Richie Hernandez, a Hispanic student from Kansas City, ran unsuccessfully for student body president last spring as part of the CareKU coalition. He said it seems a Greek coalition gets an automatic 3,500 votes from students involved in Greek life. With that in mind, he said, non-Greek candidates know they’re hard to beat, and ultimately lose motivation to run. Neither Hernandez nor his running mate, Johnny Castellaw, were in fraternities.

“From my experience students do not see a point running against the Greek coalition,” Hernandez said.

But Michael Wade Smith, who identifies as black and Mexican, was president of Student Senate during the 2010-2011 academic year, said rather than trying to overcome the Greek system and its voters, he was able to get elected by connecting with them and other communities on campus by networking and communicating a vision other students could get behind. As a result, he said, he was able to form a more diverse coalition than there had been in previous years and won without being a fraternity member himself.

“There’s of course influence from the Greek community because there are a whole lot of them and you can communicate easily at group meetings, but that’s not the only community Student Senate reaches out to,” said Smith, who is now executive director of marketing and advancement for the provost’s office.

Alcorn, KU’s current student body president, is also black.
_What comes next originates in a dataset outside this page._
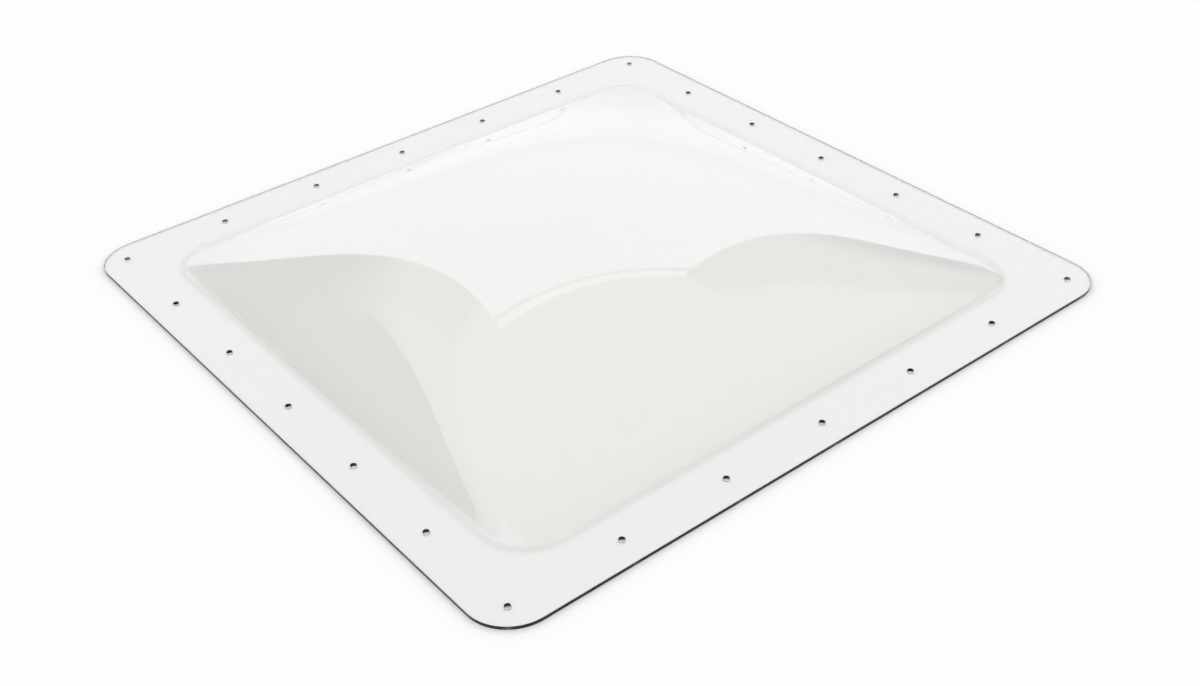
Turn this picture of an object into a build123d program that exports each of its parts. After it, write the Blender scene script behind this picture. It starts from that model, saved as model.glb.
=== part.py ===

He is a member of the Sigma Nu fraternity and his vice president, Gabby Naylor, is a member of the Pi Beta Phi sorority. Alcorn said he recognizes how the coalition system can favor students who are part of the Greek system but believes the Student Senate is committed to helping address inequities.

“The Greek system has a network in place that has served Greek students a lot. One of the things we’re focused on is, ‘How do you create those networks for multicultural students?’ I think that’s the next step,” Alcorn said.

But Lang said the conversation needs to focus on changing the current system as a whole not just on getting individuals elected. “This is a systemic issue,” he said. “Electing a person of color wouldn’t solve the systemic issue at heart.”